Nell Painter on Beauford

Nell Painter (the artist formerly known as the historian Nell Irvin Painter) lives and works in Newark, New Jersey. She uses found images and digital manipulation to reconfigure the past and to revision herself through self-portraits. She first focused on Beauford’s work when she was writing her book entitled Creating Black Americans: African American History and Its Meanings, 1619 to the Present (Oxford University Press, 2006). All of the images in this book are of black fine art, and she comments on Beauford’s Can Fire in the Park (1946) and his portrait of Marian Anderson in it.

Nell is particularly enamored of the self-portrait that Beauford created when he was at Yaddo in 1950.

Self-portrait, Yaddo
(1950) Pastel, watercolor, and charcoal on paper
© Estate of Beauford Delaney
by permission of Derek L. Spratley, Esquire,
Court Appointed Administrator

She discovered this self-portrait a few years before she became an artist in residence at Yaddo (October 2012). While there, she corrected an oversight that left Beauford off the list of visual artist "guests" kept by the program. She said that Yaddo was proud of Delaney and that they mounted a show of his work. But he still had been left off the list of guests.

She has created numerous collages based on this work, several of which she has allowed me to reproduce here.

Yaddo Diptych, Framed
Nell Painter
(2014) Digital collage on paper

Yaddo L Lines
Nell Painter
(2014) Digital collage on paper

Right now, her favorite is Beauford Delaney at Yaddo on Pink, 2014. It is the last of the series based on the Yaddo self-portrait.

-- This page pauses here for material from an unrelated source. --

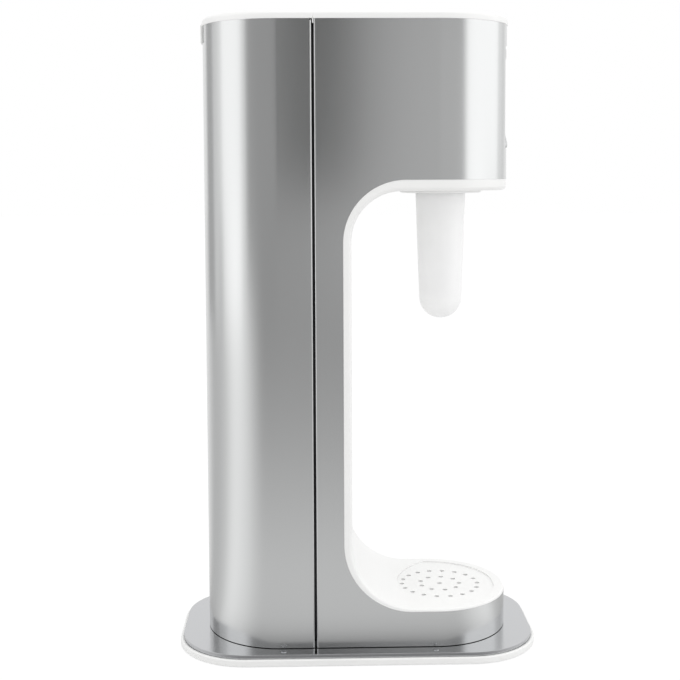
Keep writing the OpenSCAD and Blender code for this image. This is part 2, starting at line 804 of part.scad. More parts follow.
// Gas hose from the valve block down to the carbonator head, with a nut at each end
hose_x0 = cylinder_x + block_d / 2 + hose_nut_l;
hose_x1 = nozzle_x - carbonator_d / 2 - hose_nut_l;
hose_straight = 6;
hose_rings = 24;
hose_sides = 10;
function smooth(q) = q * q * (3 - 2 * q);
hose_path = concat([[hose_x0 + run_gap, 0, gas_port_z]],
    [for (i = [0:hose_rings]) let (q = i / hose_rings)
        [hose_x0 + hose_straight + (hose_x1 - hose_x0 - 2 * hose_straight) * q, 0,
        gas_port_z + (inlet_z - gas_port_z) * smooth(q)]],
    [[hose_x1 - run_gap, 0, inlet_z]]);
module gas_hose() {
    color("ivory") path_tube(hose_path, hose_d / 2, hose_sides, [0, 1, 0]);
}
module hose_nuts() {
    color("goldenrod") {
        translate([hose_x0 - hose_nut_l, 0, gas_port_z]) rotate([0, 90, 0])
            cylinder(d = hose_nut_d, h = hose_nut_l, $fn = 6);
        translate([hose_x1, 0, inlet_z]) rotate([0, 90, 0])
            cylinder(d = hose_nut_d, h = hose_nut_l, $fn = 6);
    }
}

// Valve block: takes the cylinder's thread from below and the plunger from above
module at_block_screws() {
    for (a = [45:90:315]) translate([cylinder_x, 0, 0]) rotate(a)
        translate([(block_d + block_flange_d) / 4, 0, 0]) children();
}
module valve_block() {
    flat_y = block_d / 2 - block_flat;
    color("slategray") difference() {
        union() {
            post(cylinder_x, 0, block_z0, block_z1, block_d);
            post(cylinder_x, 0, shelf_z1, shelf_z1 + block_flange_t, block_flange_d);
        }
        post(cylinder_x, 0, block_z0 - cut, socket_z1, thread_d + 2 * seat_gap);
        post(cylinder_x, 0, socket_z1 - cut, gas_port_z + gas_port_d / 2, chamber_d);
        post(cylinder_x, 0, socket_z1, block_z1, plunger_d + 2 * run_gap);
        post(cylinder_x, 0, pocket_z, block_z1 + cut, pocket_d);
        translate([cylinder_x, 0, gas_port_z]) rotate([0, 90, 0]) cylinder(d = gas_port_d, h = block_d);
        pipe(cylinder_x, 0, seal_z - seal_r - run_gap, seal_z + seal_r + run_gap,
            plunger_d + 4 * (seal_r + run_gap), plunger_d);
        at_block_screws() post(0, 0, shelf_z1 - cut, shelf_z1 + block_flange_t + cut,
            screw_shank_d + 2 * run_gap);
        for (y = [flat_y, -flat_y - block_d])
            box([cylinder_x - block_d, y, shelf_z1 + 2 * block_flange_t],
                [cylinder_x + block_d, y + block_d, block_z1 + cut]);
    }
}
module block_screws() {
    color("silver") at_block_screws() {
        post(0, 0, shelf_z1 + block_flange_t, shelf_z1 + block_flange_t + screw_shank_d, screw_head_d);
        post(0, 0, shelf_z1 - shelf_t, shelf_z1 + block_flange_t + screw_head_h, screw_shank_d);
    }
}
module valve_gasket() {
    color("black") pipe(cylinder_x, 0, cylinder_z1 + run_gap, socket_z1 - run_gap, thread_d, chamber_d);
}

// Plunger: pushes the cylinder's valve pin when the beam comes down on its head
plunger_spring_r = 4.2;
plunger_spring_wire = 1;
plunger_spring_turns = 6;
plunger_spring_path = coil_path(plunger_spring_r, pocket_z + plunger_spring_wire / 2 + run_gap,
    plunger_z1 - plunger_head_t - plunger_spring_wire / 2 - run_gap, plunger_spring_turns);
echo(least_gap_plunger_spring = coil_gap(plunger_spring_path, plunger_spring_wire));
module plunger() {
    color("silver") {
        post(cylinder_x, 0, gas_port_z, plunger_z1 - plunger_head_t / 2, plunger_d);
        post(cylinder_x, 0, cylinder_z1 + seat_gap, gas_port_z + gas_port_d, plunger_tip_d);
        post(cylinder_x, 0, plunger_z1 - plunger_head_t, plunger_z1, plunger_head_d);
    }
}
module plunger_seal() {
    color("black") translate([cylinder_x, 0, seal_z]) rotate_extrude()
        translate([plunger_d / 2 + run_gap + seal_r, 0]) circle(seal_r);
}
module plunger_spring() {
    color("silver") translate([cylinder_x, 0, 0])
        path_tube(plunger_spring_path, plunger_spring_wire / 2, coil_sides, [0, 0, 1]);
}

// Beam: pressed steel channel, hinged behind the valve block and pushed down at its front
module actuator_beam() {
    x0 = beam_pin_x - boss_r;
    color("lightsteelblue") difference() {
        box([x0, -beam_w / 2, beam_z1 - beam_h], [beam_end_x, beam_w / 2, beam_z1]);
        box([x0 - cut, -beam_w / 2 + beam_web, beam_z1 - beam_h - cut],
            [beam_end_x + cut, beam_w / 2 - beam_web, beam_z1 - beam_web]);
        cross_rod(beam_pin_x, beam_pin_z, beam_w, pin_d + 2 * run_gap);
    }
}
module beam_pin() {
    color("gray") cross_rod(beam_pin_x, beam_pin_z, beam_w / 2 + seat_gap + wall_t + run_gap, pin_d);
}

// Lever paddle: curved plate in the head's front with a brow above and a finger lip below
lip_h = 10;
lip_steps = 4;
brow_h = 7;
brow_out = 0.7;
module paddle_face(outer, z0, z1) {
    intersection() {
        body_wall(outer, paddle_sink + paddle_t, z0, z1);
        box([nozzle_x, -paddle_w / 2, 0], [body_l, paddle_w / 2, skin_z1]);
    }
}
module lever_paddle() {
    color("silver") {
        paddle_face(paddle_sink, paddle_z0, paddle_z1);
        paddle_face(paddle_sink - brow_out, paddle_z1 - brow_h, paddle_z1);
        for (i = [1:lip_steps])
            paddle_face(paddle_sink - (lip_out + paddle_sink) * (1 - pow(1 - i / lip_steps, 2)),
                paddle_z0, paddle_z0 + lip_h * (lip_steps + 1 - i) / lip_steps);
    }
}

// Lever arm: the hub on the pin, two ribs that carry the paddle, and the nose
rib_t = 2;
rib_inset = 2;
rib_end = 3;
hub_half_w = paddle_w / 2 - rib_inset;
module lever_arm() {
    color("dimgray") difference() {
        union() {
            intersection() {
                union() {
                    cross_rod(lever_pin_x, lever_pin_z, hub_half_w, hub_d);
                    for (y = [-hub_half_w, hub_half_w - rib_t])
                        box([lever_pin_x - hub_d / 2, y, paddle_z0 + paddle_h / 2],
                            [front_x, y + rib_t, paddle_z1 - rib_end]);
                }
                body_block(paddle_sink + paddle_t + seat_gap, 0, skin_z1);
            }
            box([nose_x, -beam_w / 4, nose_z - nose_r], [lever_pin_x, beam_w / 4, nose_z + nose_r]);
            cross_rod(nose_x, nose_z, beam_w / 4, 2 * nose_r);
        }
        cross_rod(lever_pin_x, lever_pin_z, body_w, pin_d + 2 * run_gap);
    }
}

// Bracket that carries the lever's pin, standing on the head deck
ear_gap = 4.6;
ear_t = 2;
ear_back = 8;
ear_front = 4;
bracket_lap = 2;
ear_y = paddle_w / 2 + ear_gap;
ear_x0 = lever_pin_x - ear_back;
ear_x1 = lever_pin_x + ear_front;
module lever_bracket() {
    color("lightgray") difference() {
        intersection() {
            union() {
                box([nozzle_x + carbonator_flange_d / 2 - bracket_lap, -ear_y - ear_t, head_deck_z1],
                    [ear_x1, ear_y + ear_t, head_deck_z1 + ear_t]);
                for (y = [-ear_y - ear_t, ear_y])
                    box([ear_x0, y, head_deck_z1], [ear_x1, y + ear_t, lever_pin_z + hub_d / 2]);
            }
            body_block(lap_inset, head_deck_z1, skin_z1);
        }
        post(nozzle_x, 0, 0, skin_z1, carbonator_flange_d + 2 * seat_gap);
        cross_rod(lever_pin_x, lever_pin_z, body_w, pin_d + 2 * run_gap);
    }
}
module lever_pin() {
    color("gray") cross_rod(lever_pin_x, lever_pin_z, ear_y + ear_t + run_gap, pin_d);
}

// Return spring of the lever: a torsion coil on the pin, between the paddle's edge and the ear
lever_spring_r = 3.4;
lever_spring_wire = 1;
lever_spring_turns = 2;
lever_spring_l = ear_gap - 2 * seat_gap - lever_spring_wire;
lever_spring_path = coil_path(lever_spring_r, 0, lever_spring_l, lever_spring_turns);
echo(least_gap_lever_spring = coil_gap(lever_spring_path, lever_spring_wire));
module lever_spring() {
    color("silver") translate([lever_pin_x, paddle_w / 2 + seat_gap + lever_spring_wire / 2, lever_pin_z])
        rotate([-90, 0, 0]) path_tube(lever_spring_path, lever_spring_wire / 2, coil_sides, [0, 0, 1]);
}

// Gas cylinder with its screw-in valve, pin and burst plug
module bottle_outline(depth) {
    r = cylinder_r - depth;
    foot_r = cylinder_foot_r - depth;
    top_r = cylinder_shoulder_r - depth;
    z0 = cylinder_z0 + depth;
    z1 = shoulder_z - depth;
    translate([0, z0]) square([r - foot_r, foot_r]);
    translate([0, z0 + foot_r]) square([r, z1 - z0 - foot_r - top_r]);
    translate([0, z1 - top_r]) square([r - top_r, top_r]);
    intersection() {
        union() {
            translate([r - foot_r, z0 + foot_r]) circle(foot_r);
            translate([r - top_r, z1 - top_r]) circle(top_r);
        }
        square([r, z1]);
    }
}
module gas_cylinder() {
    color("lightgray") translate([cylinder_x, 0, 0]) rotate_extrude() difference() {
        union() {
            bottle_outline(0);
            translate([0, shoulder_z - cylinder_wall]) square([neck_d / 2, neck_h + cylinder_wall]);
        }
        bottle_outline(cylinder_wall);
        translate([0, shoulder_z - 2 * cylinder_wall])
            square([stem_d / 2 + run_gap, neck_h + 3 * cylinder_wall]);
    }
}
module cylinder_valve() {
    color("goldenrod") difference() {
        union() {
            translate([cylinder_x, 0, collar_z1 - valve_collar_h])
                cylinder(d = valve_collar_d, h = valve_collar_h, $fn = 6);
            post(cylinder_x, 0, collar_z1 - valve_collar_h / 2, cylinder_z1, thread_d);
            post(cylinder_x, 0, shoulder_z, collar_z1 - valve_collar_h / 2, stem_d);
        }
        post(cylinder_x, 0, cylinder_z1 - valve_pin_l - valve_pin_travel, cylinder_z1 + cut,
            valve_pin_d + 2 * run_gap);
    }
}
module cylinder_valve_pin() {
    color("silver") post(cylinder_x, 0, cylinder_z1 - valve_pin_l, cylinder_z1, valve_pin_d);
}
module burst_plug() {
    z = shoulder_z + neck_h / 2;
    color("silver") difference() {
        translate([cylinder_x + neck_d / 2 - cut, 0, z]) rotate([0, 90, 0])
            cylinder(d = plug_d, h = plug_l + cut, $fn = 6);
        post(cylinder_x, 0, z - plug_d, z + plug_d, neck_d + 2 * run_gap);
    }
}

// Cradle: a clip on the spine that steadies the cylinder
cradle_up = 65;
cradle_h = 16;
cradle_t = 3.2;
module cylinder_cradle() {
    r = cylinder_r + 2 * seat_gap;
    z0 = cylinder_z0 + cradle_up;
    z1 = z0 + cradle_h;
    color("gainsboro") difference() {
        union() {
            post(cylinder_x, 0, z0, z1, 2 * (r + cradle_t));
            box([cylinder_x, -cylinder_r / 2, z0], [spine_x0, cylinder_r / 2, z1]);
        }
        post(cylinder_x, 0, z0 - cut, z1 + cut, 2 * r);
        behind(cylinder_x, z0 - cut, z1 + cut);
        front_of(spine_x0, z0 - cut, z1 + cut);
    }
}

base_moulding();
base_plate();
plate_screws();
base_feet();
base_screws();
chassis();
front_skin();
inner_liner();
top_cover();
rear_cover();
rear_skin();
drip_cup();
drip_grid();
bottle_collar();
carbonator_head();
bottle_seal();
carbonation_tube();
nozzle_cap();
relief_valve_body();
relief_poppet();
relief_spring();
relief_cap();
gas_hose();
hose_nuts();
valve_block();
valve_gasket();
block_screws();
plunger();
plunger_seal();
plunger_spring();
actuator_beam();
beam_pin();
lever_paddle();
lever_arm();
lever_pin();
lever_bracket();
lever_spring();
gas_cylinder();
cylinder_valve();
cylinder_valve_pin();
burst_plug();
cylinder_cradle();
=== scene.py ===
import json
import math

import bmesh
import bpy
from mathutils import Matrix, Vector


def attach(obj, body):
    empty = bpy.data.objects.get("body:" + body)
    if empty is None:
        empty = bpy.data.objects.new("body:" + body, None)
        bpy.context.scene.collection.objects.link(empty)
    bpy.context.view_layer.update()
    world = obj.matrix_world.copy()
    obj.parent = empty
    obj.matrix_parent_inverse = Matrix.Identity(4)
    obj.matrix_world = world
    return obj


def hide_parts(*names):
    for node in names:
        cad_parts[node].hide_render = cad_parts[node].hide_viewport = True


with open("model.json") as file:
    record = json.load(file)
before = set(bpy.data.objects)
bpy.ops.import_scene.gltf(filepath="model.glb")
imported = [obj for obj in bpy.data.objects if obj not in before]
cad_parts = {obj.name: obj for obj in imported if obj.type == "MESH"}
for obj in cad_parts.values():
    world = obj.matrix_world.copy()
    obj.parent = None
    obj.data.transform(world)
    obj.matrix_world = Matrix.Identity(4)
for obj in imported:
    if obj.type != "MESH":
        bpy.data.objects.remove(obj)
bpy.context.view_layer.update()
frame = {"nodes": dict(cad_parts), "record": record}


# Camera: it stands where the photograph's did, which was fitted to the machine's outlines.
# A long lens a little above the middle of the machine looks slightly down at its side.
MM = 0.001
YAW = 0.0254
PITCH = 0.07696
ROLL = 0.004226
EYE_MM = Vector((-32.12, -841.35, 324.94))
camera = bpy.data.cameras.new("camera")
camera.lens = 64.32
camera.sensor_width = 36
camera.shift_y = -0.1114
level = Vector((math.cos(YAW), -math.sin(YAW), 0))
ahead = Vector((math.cos(PITCH) * math.sin(YAW), math.cos(PITCH) * math.cos(YAW), -math.sin(PITCH)))
upright = level.cross(ahead)
across = level * math.cos(ROLL) - upright * math.sin(ROLL)
above = level * math.sin(ROLL) + upright * math.cos(ROLL)
camera_object = bpy.data.objects.new("camera", camera)
bpy.context.collection.objects.link(camera_object)
camera_object.matrix_world = (
    Matrix.Translation(EYE_MM * MM) @ Matrix((across, above, -ahead)).transposed().to_4x4()
)
bpy.context.scene.camera = camera_object
bpy.context.scene.view_settings.view_transform = "Standard"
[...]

Beauford Delaney at Yaddo Pink 2014
Nell Painter
(2014) Digital and manual collage on paper

I asked Nell how the greater body of Beauford's work has influenced her art. She replied:

One clear influence is my use of cadmium yellow as a base coat for paintings of people to give the painting overall warmth, a kind of humanity. His portraits of James Baldwin taught me that a portrait needn't try to mimic the look of the sitter in order to convey power and affection. The yellow helps with this.

She also shared the following reflection on Beauford's life and work:

I have a long involvement with France, starting with junior year abroad in 1962-63 in Bordeaux and 1996-1997 in Paris. My husband and I are both fluent in French, so I couldn't ignore the strong French thread running through the lives, experiences, and work of many of the twentieth-century black painters whose work I liked, e.g., Palmer Hayden, Hale Woodruff, Romare Bearden, Robert Colescott... I think my painters could not have painted without their French dimension encouraging them to be themselves in their work. Beauford Delaney stands out among them with his need for freedom and support. I doubt he could have made his magnificent oeuvre had he remained in the U. S.



Saturday, November 1, 2014

"Some Negro Artists" - A 1964 Group Exhibition

© Discover Paris!

Fifty years ago, Fairleigh Dickenson University mounted a group exhibition called Some Negro Artists at the Florham-Madison campus in Madison, NJ. It consisted of 37 works by 17 artists, including Beauford, Romare Bearden, Lorenzo Gilcrist, Norman Lewis, and Beauford's close friend, Ellis Wilson.

The catalog, which contains only three images (none of which are of Beauford's work), can be viewed HERE.

Three brief paragraphs in the catalog introduce Beauford to the reader. The first paragraph erroneously lists the year of his birth as 1910 - possibly due to the transposition of the last two digits of his true birth year, 1901. The write-up indicates that Beauford was the recipient of a Farfield [sic] Foundation Grant in 1964 (Beauford gifted part of this grant to Ellis Wilson) and that during the 50s and 60s, he exhibited his work in galleries in "Paris, Madrid, Iserlohn[sic], Germany, and Borderghira [sic], Italy."

Two of Beauford's paintings hung in this show: an oil called Yaddo and a pastel called Head of a Poet. The catalog indicates no date for either work.

The exhibition, which was sponsored by the Subcommittee for Negro Affairs of the Morris County Tercentenary Committee, ran from October 20 to November 20, 1964. The public could view the show from 12 PM to 4 PM daily. Beauford did not attend.